Dammit. A hot-dog-sized monkey wrench has been thrown into the works, but I think I can recover. I went to the No Brand store during my lunch hour, in search of my favorite pork franks. Alas, the store had nothing like that in stock: instead, it was selling these packages of extremely skinny Wurst. While such a sausage might be better than nothing, when it comes to making chili dogs, I want the best. Of course, when you come up empty and can't buy the best, you have little choice but to settle for the second-best. For me, that meant schlepping back to my office building's basement grocery and buying up their stock of Johnsonville "Beddar Cheddar" dogs. I think these dogs actually come in a natural casing, which means I won't want to boil them the way I'd boil a typically "naked" (i.e., uncased) frank. Instead, I'll pan-fry these fuckers tonight, pile them into a plastic container, then take them to the office later this week, possibly even Friday.
While I'm at it, let me bitch and moan about the food I lugged over today: I hauled about 18 kg (weighed it) of food from my place to the office, taking a taxi to span most of that distance. In my Costco bag—which has been suffering much abuse at my hands, what with all the heavy loads I carry in it—I had packed the corn salad, the baked beans, the chili, the Shack Sauce, a bottle of BBQ sauce, two blocks of sliced American cheese, a bag of Kirkland shredded Tex-Mex cheese, a bottle of sliced pickles, two large packs of hot-dog buns, and two large bags of chips—Fritos corn chips and Kirkland sea-salt, ripple-cut potato chips. I was able to lug the bag one-handed, but my back complained the entire time.

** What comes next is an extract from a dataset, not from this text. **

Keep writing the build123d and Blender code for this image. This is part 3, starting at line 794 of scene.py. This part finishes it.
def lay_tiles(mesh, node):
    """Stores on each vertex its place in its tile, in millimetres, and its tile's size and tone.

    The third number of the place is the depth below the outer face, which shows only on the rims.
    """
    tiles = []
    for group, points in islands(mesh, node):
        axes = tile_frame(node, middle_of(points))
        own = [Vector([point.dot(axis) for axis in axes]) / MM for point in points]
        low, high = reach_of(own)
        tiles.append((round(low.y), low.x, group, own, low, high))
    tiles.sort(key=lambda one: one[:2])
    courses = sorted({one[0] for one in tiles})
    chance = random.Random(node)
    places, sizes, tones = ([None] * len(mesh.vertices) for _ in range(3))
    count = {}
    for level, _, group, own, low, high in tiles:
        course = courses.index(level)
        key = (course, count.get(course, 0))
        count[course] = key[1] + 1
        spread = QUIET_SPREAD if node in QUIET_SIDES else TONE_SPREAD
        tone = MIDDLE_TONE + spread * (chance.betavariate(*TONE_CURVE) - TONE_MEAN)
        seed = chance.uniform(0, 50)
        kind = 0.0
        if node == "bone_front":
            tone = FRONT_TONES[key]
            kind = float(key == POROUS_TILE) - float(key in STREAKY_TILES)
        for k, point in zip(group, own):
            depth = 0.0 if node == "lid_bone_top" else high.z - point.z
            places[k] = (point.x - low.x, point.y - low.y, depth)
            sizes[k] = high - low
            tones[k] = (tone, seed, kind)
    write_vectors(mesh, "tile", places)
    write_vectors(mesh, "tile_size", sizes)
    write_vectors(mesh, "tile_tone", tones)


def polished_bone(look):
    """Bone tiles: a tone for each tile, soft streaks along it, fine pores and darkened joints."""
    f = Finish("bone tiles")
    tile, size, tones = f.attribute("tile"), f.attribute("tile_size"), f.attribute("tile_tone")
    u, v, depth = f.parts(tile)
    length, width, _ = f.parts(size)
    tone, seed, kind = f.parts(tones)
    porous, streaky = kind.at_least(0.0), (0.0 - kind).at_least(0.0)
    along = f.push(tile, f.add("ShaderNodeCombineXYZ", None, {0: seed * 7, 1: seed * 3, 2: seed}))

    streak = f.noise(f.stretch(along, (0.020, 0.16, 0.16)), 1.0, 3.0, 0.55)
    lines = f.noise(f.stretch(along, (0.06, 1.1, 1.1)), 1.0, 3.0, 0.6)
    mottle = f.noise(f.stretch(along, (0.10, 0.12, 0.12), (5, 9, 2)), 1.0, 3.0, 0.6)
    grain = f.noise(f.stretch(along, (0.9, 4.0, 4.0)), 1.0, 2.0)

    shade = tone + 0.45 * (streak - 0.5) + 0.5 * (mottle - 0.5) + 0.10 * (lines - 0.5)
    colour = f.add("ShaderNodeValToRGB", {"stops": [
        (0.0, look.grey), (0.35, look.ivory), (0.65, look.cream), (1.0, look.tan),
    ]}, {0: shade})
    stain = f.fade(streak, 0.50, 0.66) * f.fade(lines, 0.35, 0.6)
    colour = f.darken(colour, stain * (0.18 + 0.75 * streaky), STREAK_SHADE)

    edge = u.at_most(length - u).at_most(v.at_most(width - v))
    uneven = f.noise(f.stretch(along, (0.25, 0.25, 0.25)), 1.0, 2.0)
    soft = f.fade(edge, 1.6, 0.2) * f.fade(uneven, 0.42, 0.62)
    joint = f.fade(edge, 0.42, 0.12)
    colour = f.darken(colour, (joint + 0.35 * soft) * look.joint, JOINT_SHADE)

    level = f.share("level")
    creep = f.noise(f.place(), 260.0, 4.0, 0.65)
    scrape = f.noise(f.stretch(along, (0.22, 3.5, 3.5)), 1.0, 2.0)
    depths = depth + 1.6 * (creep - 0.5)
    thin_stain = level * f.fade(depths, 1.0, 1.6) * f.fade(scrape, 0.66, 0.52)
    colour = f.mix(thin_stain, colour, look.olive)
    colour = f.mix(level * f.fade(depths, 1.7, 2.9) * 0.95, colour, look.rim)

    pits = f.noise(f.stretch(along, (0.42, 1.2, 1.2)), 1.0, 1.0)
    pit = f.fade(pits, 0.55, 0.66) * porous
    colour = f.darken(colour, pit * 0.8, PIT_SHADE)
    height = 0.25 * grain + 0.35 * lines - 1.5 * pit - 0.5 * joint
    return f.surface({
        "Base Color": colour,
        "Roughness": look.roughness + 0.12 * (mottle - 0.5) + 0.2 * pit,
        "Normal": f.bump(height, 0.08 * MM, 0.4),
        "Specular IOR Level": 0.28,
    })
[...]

I also ordered my "milk buns" today; they'll arrive at the office building's basement grocery on Thursday. Once they arrive, I'll take them home, slice them into halves, toast their insides, then maybe turn them into sesame rolls if I have the time and energy. If not, no biggie.
Tonight's mission, which may bleed into tomorrow's mission, will be to bake enough cornbread for everyone to have at least two pieces. That's about 50 pieces total.
And once this massive cook is finished, and I'm slumped over my desk in exhaustion, I'm going to have to ponder whether it's worth it for me to continue doing these luncheons as a once-a-month thing. If I do them as every-other-month events, while still rotating the teams that we invite to eat with us R&Ders, then those teams will no longer be coming to our office at a rate of once every three months: the rotation will change to once every six months, i.e., only twice a year. While doing these luncheons isn't financially ruinous to me, I'm sensing some cracks in my normally unsinkable budget. And in terms of sheer effort, well, this is a hell of a lot of cooking. As a cook, I'm slow to begin with, and whenever I plan out and serve what is essentially an entire meal (usually with the exception of drinks and dessert, which I farm out to other coworkers), prep normally takes days, requiring careful planning. It's like a one-man version of Robert Irvine's show, "Dinner Impossible." I'm beginning to appreciate the herculean effort my mother put into the large-scale meals she had served at Korean events and at my brother Sean's cello concerts. She would feed literally hundreds, cooking everything in our humble kitchen, and it's only now that I'm beginning to understand the sheer scale of what she used to do. Here I am, complaining about feeding twenty-five people, but from a Mom-scale perspective, feeding two dozen hungry people is nothing. It's a humbling thought.
ADDENDUM: un autre changement de plan: I had listed cole slaw as something to make. Gonna nix that. I think corn salad/slaw, baked beans, and corn bread really ought to be enough. A man can go only so insane.